The government's argument on the Sixth Amendment, that the right to counsel could not have been implicated in many of its actions because the right does not attach until indictment, did not convince the judge.

The KPMG defendants were also not obliged to show that they were prejudiced by the violation, the judge found, because, under the circumstances, "prejudice must be presumed."

He said it was premature to consider the remedy sought by the defendants, dismissal of the indictment, "prior to the exhaustion of all possible courses that could lead to that outcome."

The defendants had argued that, despite sovereign immunity, the judge still had the power to award attorney fees in the form of monetary sanctions for prosecutorial misconduct. The judge rejected the argument, as he did an argument that the Federal Tort Claims Act and the Administrative Procedure Act waived sovereign immunity.

The defendants' complaints against KPMG for fees, he said, may contain a prayer for declaratory relief. The judge promised to grant a speedy hearing on such a request.

The ruling came just three days after the New York State Bar Association passed a resolution condemning what it views as pervasive interference by the federal government into the right to counsel.

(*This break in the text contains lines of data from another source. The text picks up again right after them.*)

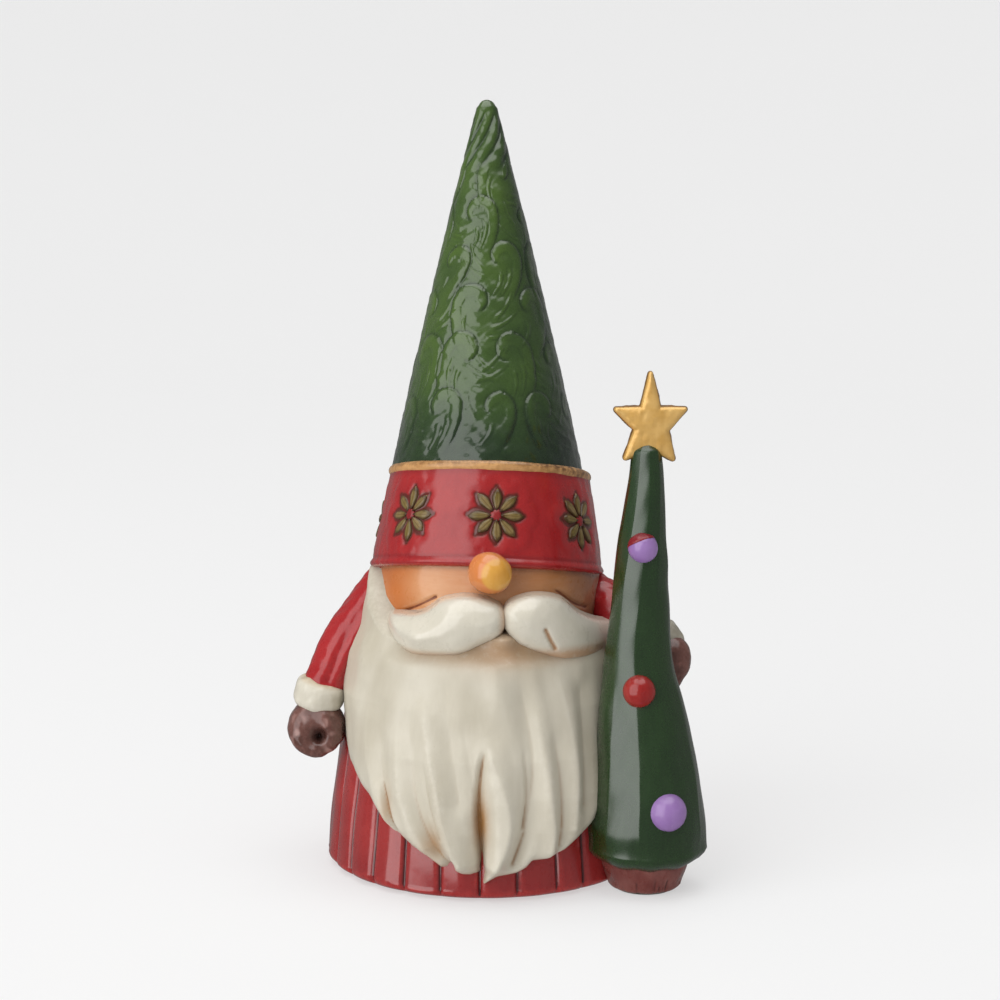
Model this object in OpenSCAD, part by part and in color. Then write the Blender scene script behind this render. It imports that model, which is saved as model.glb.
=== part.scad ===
// Tomte gnome figurine in painted cast resin, with a small tree held at its left side.
// The origin is the centre of the robe's hem on the surface that the figure stands on.
// The front faces -Y, the tree stands towards +X and the hat points up +Z. Millimetres.
// Left and right are the gnome's own, so its right arm is on the -X side.

/* [Robe] */
// Greatest radius of the robe, just above its hem
robe_r = 31.7; // [31:0.1:32.2]
// How much the radius shrinks from the hem to the shoulders
robe_taper = 10.4; // [9.8:0.1:10.8]
// Height of the shoulders above the surface
robe_h = 62; // [61:0.5:64]
// Thickness of the robe's wall
robe_wall = 4; // [3:0.5:5]
// Number of grooves round the robe
groove_count = 27; // [18:1:30]
// Depth of each groove
groove_depth = 0.7; // [0.4:0.1:1]

/* [Hat] */
// Backward lean of the hat
hat_lean = 11.5; // [10:0.5:13]
// Sideways slant of the band, lower towards the tree
band_slant = 2; // [0:0.5:3]
// Radius of the band's lower edge
band_r = 23.3; // [23:0.1:23.6]
// Radius of the band's upper edge
band_top_r = 19.9; // [19.7:0.1:20.1]
// Height of the band along the hat
band_h = 19.5; // [19:0.1:20]
// Length of the whole hat from the band's lower edge to the tip
hat_h = 94.9; // [90:0.1:96]
// Radius of the rounded tip
tip_r = 1.8; // [1.5:0.1:2]
// Number of flowers round the band
flower_count = 7; // [5:1:8]

/* [Face] */
// Radius of the head under the band
head_r = 21.2; // [21:0.1:21.5]
// Radius of the nose
nose_r = 3.9; // [3.6:0.1:4.1]

/* [Tree] */
// Distance of the tree's trunk to the side of the robe's centre
tree_x = 30.4; // [30:0.1:31]
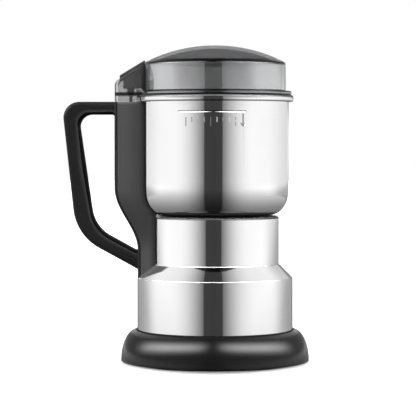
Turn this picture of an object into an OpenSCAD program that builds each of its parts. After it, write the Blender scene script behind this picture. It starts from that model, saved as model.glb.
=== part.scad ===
// Electric grain mill: a blade mill with a fixed steel bowl, a smoky clear lid and a side handle.
// Origin: on the mill's axis, on the surface that the mill stands on. +Z is up, and the handle points
// along -X.

/* [Base] */
// Diameter of the base at its foot
base_d = 125.4; // [118:0.1:140]
// Height of the base's top edge above the floor
base_h = 21.7; // [20:0.1:26]
// Wall of the base
base_wall = 2.4; // [1.8:0.1:3]
// Air gap under the base's skirt
skirt_gap = 0.6; // [0.4:0.1:1.5]
// Width of the rubber foot ring
foot_w = 6; // [4:0.5:8]
// Thickness of the bottom plate
plate_t = 2.2; // [1.6:0.1:3]
// Diameter of the mains lead that the gland takes
lead_d = 7; // [5.5:0.1:8]

/* [Housing] */
// Diameter of the housing's lower drum
drum_d = 103.6; // [98:0.1:110]
// Height of the drum's upper edge, where the shoulder starts
shoulder_z = 56.3; // [50:0.1:60]
// How far the neck stands inside the drum
shoulder_w = 9.3; // [7:0.1:11]
// Height of the neck's flat top
neck_top = 97.4; // [94:0.1:102]
// Thickness of the housing's and the bowl's sheet steel
sheet = 0.8; // [0.6:0.1:1.2]

/* [Bowl] */
// How far the bowl's wall stands inside the drum's
bowl_in = 2.8; // [1.5:0.1:4]
// Height of the bowl from its flat bottom to the top of its rim
bowl_h = 79.5; // [74:0.1:90]
// Outer radius of the bowl's bottom corner
bowl_corner = 16; // [12:0.5:20]
// How far the rolled rim stands out from the bowl's wall
rim_out = 3.2; // [2.6:0.1:4]
// How far the rim's lip turns down
rim_drop = 4.4; // [3.5:0.1:6]
// Thickness of the gasket between the neck and the bowl
gasket_t = 0.8; // [0.5:0.1:1.5]

/* [Lid] */
// How far the lid's band stands inside the bowl's wall
lid_in = 1.9; // [1.4:0.1:3]
// Height of the lid from the underside of its flange to the crown
lid_h = 33; // [30:0.1:36]
// Wall of the lid
lid_wall = 2.2; // [1.8:0.1:2.6]
// Radius of the dome
dome_r = 103; // [90:1:130]
// Radius of the edge between the band and the dome
dome_edge = 2.8; // [2.4:0.1:5]
// How far the flange stands out from the band
lid_flange_out = 3.8; // [3:0.1:4.5]
// Thickness of the lid's flange
lid_flange_t = 2.7; // [2:0.1:4]
// Depth of the lid's lip inside the bowl
lip_depth = 6; // [5:0.1:9]

/* [Press key] */
// Slope of the lug's roof and of the key on it
roof_slope = 31.3; // [26:0.1:36]
// Height of the key's plate over the lug's roof
key_stand = 2.4; // [2:0.1:3.6]
// Width of the key's plate
key_w = 18; // [14:0.5:20]
// Travel of the key
key_travel = 2.5; // [1.5:0.1:2.6]
// Thickness of the key's stem
stem_t = 1.8; // [1.4:0.1:2.4]
// Width of the key's stem
stem_w = 8; // [6:0.5:10]

/* [Handle] */
// Distance of the handle's spine from the bowl's wall
column_deep = 17.5; // [17:0.1:20]
// Distance of the spine from the neck at the foot
foot_deep = 8.7; // [7.5:0.1:10.5]
// Height at which the spine starts to bend in
bend_top = 116; // [108:1:125]
// Height at which the bend ends
bend_low = 75; // [70:1:80]
// Thickness of the spine
spine_t = 2; // [1.6:0.1:2.6]
// Width of the spine
spine_w = 23; // [20:0.5:26]
// Width of the column where it meets the bowl
cheek_w = 30; // [28:0.5:34]
// Extra width of the column at its foot
foot_flare = 9; // [4:0.5:12]
// Wall of the column
column_wall = 2.2; // [1.8:0.1:2.6]
// Distance of the grip's upper outer corner from the spine
grip_reach = 35.1; // [31:0.1:40]
// How far the grip's lower outer corner lies further in
grip_lean = 9.5; // [4:0.1:13]
// Height of the grip's lower outer corner
grip_low_z = 84.7; // [78:0.1:92]
// Slope of the lower arm
arm_slope = 28.8; // [24:0.1:33]
// Thickness of the grip's top arm
arm_t = 8.4; // [7:0.1:10]
// Thickness of the grip's leg at the top
leg_t = 10.5; // [8:0.1:13]
// Width of the grip
grip_w = 22; // [18:0.5:26]
// Radius of the grip's edges
grip_edge = 2.2; // [1:0.1:3]

/* [Motor] */
// Diameter of the motor shaft
shaft_d = 8; // [7:0.1:9]
// Outer diameter of the bearings
bearing_d = 22; // [20:0.1:24]
// Height of a bearing
bearing_h = 7; // [6:0.1:8]
// Height of the laminated stack
stack_h = 24; // [18:1:28]
// Height of the stack's underside
stack_z = 46; // [42:0.5:50]
// Diameter of the rotor
rotor_d = 31.6; // [28:0.1:34]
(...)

"The resolution that we passed states, as a matter of policy, that the government should not, must not, pressure corporations to breach their obligation to indemnify employees and thereby prevent their employees from having counsel," said state bar President Mark H. Alcott of Paul Weiss Rifkind Wharton & Garrison, who welcomed Kaplan's ruling. "It's really a pretty simple concept, but these days the government doesn't seem to get it. People have a right to an attorney, and the government has no business interfering with that."